Published online by Cambridge University Press: 01 June 2011
Introduction
Negative refraction (NR) has been theoretically predicted [1, 2] and experimentally realized [3–7] in three types of materials. One is a material with a simultaneously negative permittivity and permeability [8–12], leading to a negative refractive index for the medium. The second consists of a photonic crystal (PhC) [13–21], which is a periodic arrangement of scatterers in which the group and phase velocities can be in different directions leading to NR. The third is the indefinite medium [22–28], whose permittivity and/or permeability tensor is an indefinite matrix. In all cases, the bulk properties of the medium, which is inherently inhomogeneous at a subwavelength scale, can be described as having an effective negative refractive index. The active research in these artificial materials has opened doors to a plethora of unusual electromagnetic properties and new applications such as a perfect lens [29], subwavelength imaging [30], cloaking [31], slow light, and optical data storage [32, 33], that cannot be obtained with naturally occurring materials. The holy grail of manufacturing these artificial photonic metamaterial structures is to manipulate light at the nanoscale level for optical information processing and high-resolution imaging.

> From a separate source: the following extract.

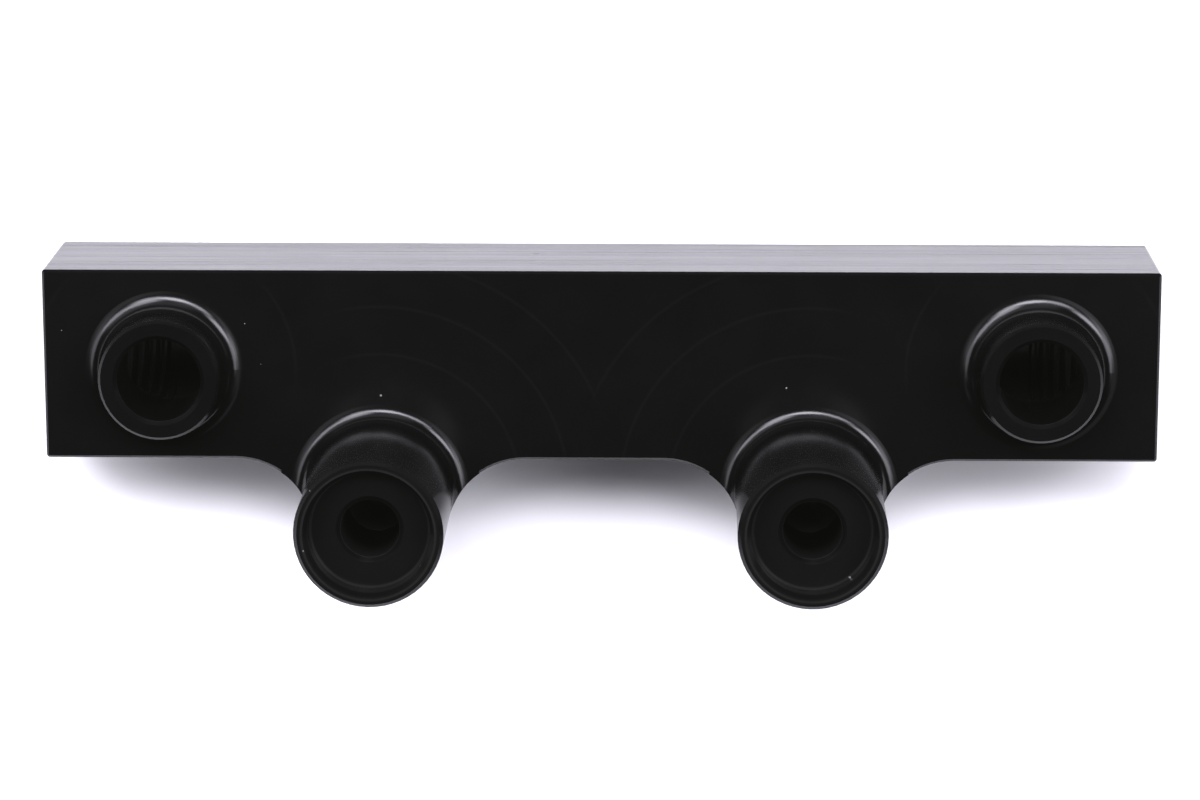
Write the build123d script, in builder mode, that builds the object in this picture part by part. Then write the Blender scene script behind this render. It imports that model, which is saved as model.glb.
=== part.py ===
from build123d import *
from math import cos, radians, sin, tan
import os

os.makedirs("parts", exist_ok=True)

# Frame: origin at the centre of the bar's back face, +X along the bar, +Z out of the front face
# and along every boss, and the two injector cups on the bar's -Y side. All sizes are in mm.

# Bar
BAR_LENGTH = 145.0
BAR_HEIGHT = 25.0
BAR_THICKNESS = 20.0
EDGE_BREAK = 0.3
CORNER_RADIUS = 0.4

# Injector cups
CUP_SPACING = 56.0
CUP_PAIR_X = -0.8
CUP_Y = -16.92
CUP_RADIUS = 9.5
CUP_HEIGHT = 22.85
CUP_ROOT_RADIUS = 2.2
CUP_TIP_CHAMFER = 0.45
LOBE_FILLET = 10.4
CUTTER_CLEAR_RADIUS = 13.25
COLLAR_SINK = 2.0

# Seal pocket and feed hole in each cup
POCKET_RADIUS = 7.8
POCKET_DEPTH = 3.05
POCKET_LEAD_IN_WIDTH = 0.55
POCKET_LEAD_IN_DEPTH = 1.2
FEED_RADIUS = 3.75
FEED_DEPTH = 14.0
FEED_CHAMFER = 0.6
DRILL_HALF_ANGLE = 59.0

# Sloping passage from each feed hole to the gallery
PASSAGE_RADIUS = 1.5
PASSAGE_TILT = 28.5
PASSAGE_START = 4.0
PASSAGE_LENGTH = 28.0

# End bosses
BOSS_X = 56.75
BOSS_Y = -0.6
BOSS_RADIUS = 7.85
BOSS_HEIGHT = 7.2
BOSS_ROOT_RADIUS = 2.5
BOSS_ROOT_CLEARANCE = 0.1
BOSS_RIM_CHAMFER = 0.35
BOSS_BORE_RADIUS = 5.4
BOSS_BORE_CHAMFER = 0.5

# Gallery and threaded end ports: each is drilled past the boss bore and tapped part of the way.
# The tapped length is open to the thread's major diameter, without its ridges.
GALLERY_Z = 10.0
GALLERY_RADIUS = 5.0
TAP_DRILL_RADIUS = 6.25
TAP_DRILL_DEPTH = 23.0
THREAD_RADIUS = 7.0
THREAD_DEPTH = 16.0
PORT_CHAMFER = 0.8

CUP_TOP = BAR_THICKNESS + CUP_HEIGHT
POCKET_FLOOR = CUP_TOP - POCKET_DEPTH
FEED_BOTTOM = POCKET_FLOOR - FEED_DEPTH
BOSS_TOP = BAR_THICKNESS + BOSS_HEIGHT
BOSS_EDGE_ROOM = BAR_HEIGHT / 2 - EDGE_BREAK - abs(BOSS_Y) - BOSS_RADIUS
CUP_XS = (CUP_PAIR_X - CUP_SPACING / 2, CUP_PAIR_X + CUP_SPACING / 2)
CUP_CENTRES = [(cup_x, CUP_Y) for cup_x in CUP_XS]
BOSS_CENTRES = [(-BOSS_X, BOSS_Y), (BOSS_X, BOSS_Y)]


def cup_section(cup_x):
    """Upright plane through a cup's axis: local x is the radius and local y the height."""
    return Plane(origin=(cup_x, CUP_Y, 0), x_dir=(1, 0, 0), z_dir=(0, -1, 0))


def cup_axis(cup_x):
    return Axis((cup_x, CUP_Y, 0), (0, 0, 1))


def arc_middle(centre_x, centre_y, radius, degrees):
    return (centre_x + radius * cos(radians(degrees)), centre_y + radius * sin(radians(degrees)))


# Plan of the bar: a rectangle and two round lobes, blended by hollow fillets on the -Y side.
with BuildSketch() as outline:
    Rectangle(BAR_LENGTH, BAR_HEIGHT)
    fillet(outline.vertices(), radius=CORNER_RADIUS)
    with Locations(*CUP_CENTRES):
        Circle(CUP_RADIUS)
    lobe_corners = outline.vertices().filter_by(
        lambda corner: abs(corner.Y + BAR_HEIGHT / 2) < 0.001
        and min(abs(corner.X - cup_x) for cup_x in CUP_XS) < CUP_RADIUS
    )
    fillet(lobe_corners, radius=LOBE_FILLET)

# The edge-break cutter stays clear of each cup, so the face edge near a cup is left square. The
# cup's root radius is turned about the cup's axis and ends at the lobe's outer wall.
with BuildPart() as collars:
    for cup_x in CUP_XS:
        with BuildSketch(cup_section(cup_x)):
            with BuildLine():
                root_x = CUP_RADIUS + CUP_ROOT_RADIUS
                root_y = BAR_THICKNESS + CUP_ROOT_RADIUS
                Polyline(
                    (CUP_RADIUS, root_y),
                    (0, root_y),
                    (0, BAR_THICKNESS - COLLAR_SINK),
                    (CUTTER_CLEAR_RADIUS, BAR_THICKNESS - COLLAR_SINK),
                    (CUTTER_CLEAR_RADIUS, BAR_THICKNESS),
                    (root_x, BAR_THICKNESS),
                )
                ThreePointArc(
                    (root_x, BAR_THICKNESS),
                    arc_middle(root_x, root_y, CUP_ROOT_RADIUS, 225),
                    (CUP_RADIUS, root_y),
                )
            make_face()
        revolve(axis=cup_axis(cup_x))
    with BuildSketch(Plane.XY):
        add(outline.sketch)
    extrude(amount=CUP_TOP, mode=Mode.INTERSECT)

with BuildPart() as rail_body:
    with BuildSketch(Plane.XY):
        add(outline.sketch)
    extrude(amount=BAR_THICKNESS)
    face_edges = rail_body.edges().filter_by(
        lambda edge: edge.bounding_box().size.Z < 0.001
    )
    chamfer(face_edges, length=EDGE_BREAK)
    add(collars.part)

    # End bosses
    with BuildSketch(Plane.XY.offset(BAR_THICKNESS)):
        with Locations(*BOSS_CENTRES):
            Circle(BOSS_RADIUS)
    extrude(amount=BOSS_HEIGHT)
    boss_circles = rail_body.edges().filter_by(GeomType.CIRCLE).filter_by(
        lambda edge: abs(edge.radius - BOSS_RADIUS) < 0.001 and edge.length > 6 * BOSS_RADIUS
    )
    # The root radius is limited by the face left between the boss and the bar's broken edge
    boss_root = min(BOSS_ROOT_RADIUS, BOSS_EDGE_ROOM - BOSS_ROOT_CLEARANCE)
    fillet(boss_circles.group_by(Axis.Z)[0], radius=boss_root)
    chamfer(boss_circles.group_by(Axis.Z)[-1], length=BOSS_RIM_CHAMFER)

    # Cup walls
    with BuildSketch(Plane.XY.offset(BAR_THICKNESS)):
        with Locations(*CUP_CENTRES):
            Circle(CUP_RADIUS)
    extrude(amount=CUP_HEIGHT)
    chamfer(rail_body.edges().group_by(Axis.Z)[-1], length=CUP_TIP_CHAMFER)

    # Gallery along the bar, with a threaded port at each end
    with BuildSketch(Plane.YZ.offset(-BAR_LENGTH / 2)):
        with Locations((0, GALLERY_Z)):
            Circle(GALLERY_RADIUS)
    extrude(amount=BAR_LENGTH, mode=Mode.SUBTRACT)
    cone_length = (TAP_DRILL_RADIUS - GALLERY_RADIUS) / tan(radians(DRILL_HALF_ANGLE))
    for side in (-1, 1):
        with BuildSketch(Plane(origin=(0, 0, GALLERY_Z), x_dir=(1, 0, 0), z_dir=(0, -1, 0))):
            with BuildLine():
                mouth = side * BAR_LENGTH / 2
                Polyline(
                    (mouth, 0),
                    (mouth, THREAD_RADIUS + PORT_CHAMFER),
                    (mouth - side * PORT_CHAMFER, THREAD_RADIUS),
                    (mouth - side * THREAD_DEPTH, THREAD_RADIUS),
                    (mouth - side * THREAD_DEPTH, TAP_DRILL_RADIUS),
                    (mouth - side * TAP_DRILL_DEPTH, TAP_DRILL_RADIUS),
                    (mouth - side * (TAP_DRILL_DEPTH + cone_length), GALLERY_RADIUS),
                    (mouth - side * (TAP_DRILL_DEPTH + cone_length), 0),
                    close=True,
                )
            make_face()
        revolve(axis=Axis((0, 0, GALLERY_Z), (1, 0, 0)), mode=Mode.SUBTRACT)

    # Boss bores, open into the ports
    with BuildSketch(Plane.XY.offset(BOSS_TOP)):
        with Locations(*BOSS_CENTRES):
            Circle(BOSS_BORE_RADIUS)
    extrude(amount=GALLERY_Z - BOSS_TOP, mode=Mode.SUBTRACT)
    bore_mouths = rail_body.edges().filter_by(GeomType.CIRCLE).filter_by(
        lambda edge: abs(edge.radius - BOSS_BORE_RADIUS) < 0.001
        and abs(edge.arc_center.Z - BOSS_TOP) < 0.001
    )
    chamfer(bore_mouths, length=BOSS_BORE_CHAMFER)

    # Seal pockets and feed holes
    for cup_x in CUP_XS:
        with BuildSketch(cup_section(cup_x)):
            with BuildLine():
                Polyline(
                    (POCKET_RADIUS, POCKET_FLOOR),
                    (POCKET_RADIUS, CUP_TOP - POCKET_LEAD_IN_DEPTH),
                    (POCKET_RADIUS + POCKET_LEAD_IN_WIDTH, CUP_TOP),
                    (0, CUP_TOP),
                    (0, FEED_BOTTOM - FEED_RADIUS / tan(radians(DRILL_HALF_ANGLE))),
                    (FEED_RADIUS, FEED_BOTTOM),
                    (FEED_RADIUS, POCKET_FLOOR - FEED_CHAMFER),
                    (FEED_RADIUS + FEED_CHAMFER, POCKET_FLOOR),
                    close=True,
                )
            make_face()
        revolve(axis=cup_axis(cup_x), mode=Mode.SUBTRACT)

    # Sloping passages, each drilled through its cup's mouth and feed hole down to the gallery
    for cup_x in CUP_XS:
        with BuildSketch(
            Plane(
                origin=(cup_x, CUP_Y, POCKET_FLOOR - PASSAGE_START),
                x_dir=(1, 0, 0),
                z_dir=(0, sin(radians(PASSAGE_TILT)), -cos(radians(PASSAGE_TILT))),
            )
        ):
            Circle(PASSAGE_RADIUS)
        extrude(amount=PASSAGE_LENGTH, mode=Mode.SUBTRACT)

rail_body.part.label = "rail_body"
export_step(rail_body.part, "parts/rail_body.step")
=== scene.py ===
"""Looks of the fuel rail: anodised finish, port threads, pale table, studio light and camera."""

import math

import bmesh
import bpy
from mathutils import Matrix, Vector


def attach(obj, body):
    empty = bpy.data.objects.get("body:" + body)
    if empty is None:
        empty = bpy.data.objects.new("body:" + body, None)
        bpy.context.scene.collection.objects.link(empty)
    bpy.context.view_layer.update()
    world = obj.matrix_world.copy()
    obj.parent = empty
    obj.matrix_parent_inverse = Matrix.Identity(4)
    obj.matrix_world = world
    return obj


MM = 0.001

# Places on the rail, in mm in the CAD frame
BAR_FRONT_Z = 20.0
LOBE_START_Y = -12.7
BOSS_X = 56.75
BOSS_Y = -0.6
BOSS_BORE_RADIUS = 5.4
CUP_X_LEFT = -28.8
CUP_X_RIGHT = 27.2
CUP_Y = -16.92
CUP_RADIUS = 9.5
CUP_FLOOR_Z = 39.8
RIM_EDGE_RADIUS = 8.45
POCKET_EDGE_RADIUS = 7.55
FEED_MOUTH_RADIUS = 4.35
FEED_CHAMFER = 0.6
GALLERY_Z = 10.0

# Port thread, M14 x 1.5: a helical ridge on the port's wall, sunk a little into it. A crest stands at
# CREST_LEFT or CREST_RIGHT at the port's lowest point.
THREAD_MAJOR_RADIUS = 7.02
THREAD_MINOR_RADIUS = 6.19
THREAD_PITCH = 1.5
THREAD_BASE_WIDTH = 1.31
THREAD_CREST_WIDTH = 0.37
THREAD_OUTER_END = 71.5
THREAD_INNER_END = 57.0
THREAD_FADE_TURNS = 0.4
THREAD_LEAST_HEIGHT = 0.02
THREAD_STEPS = 96
CREST_LEFT = -58.45
CREST_RIGHT = 58.95
BORE_CUTTER_TOP = 24.0
BORE_CUTTER_SIDES = 96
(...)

In order to achieve NR, engineering the bulk electromagnetic properties is normally needed such that the group velocity and phase velocity be at an obtuse angle or even anti-parallel to each other. However, refraction is a surface phenomenon. A bulk-engineered material will have certain inherent surface properties. Negative refraction can be realized in positive index materials by special orientation or by engineering the interface properties.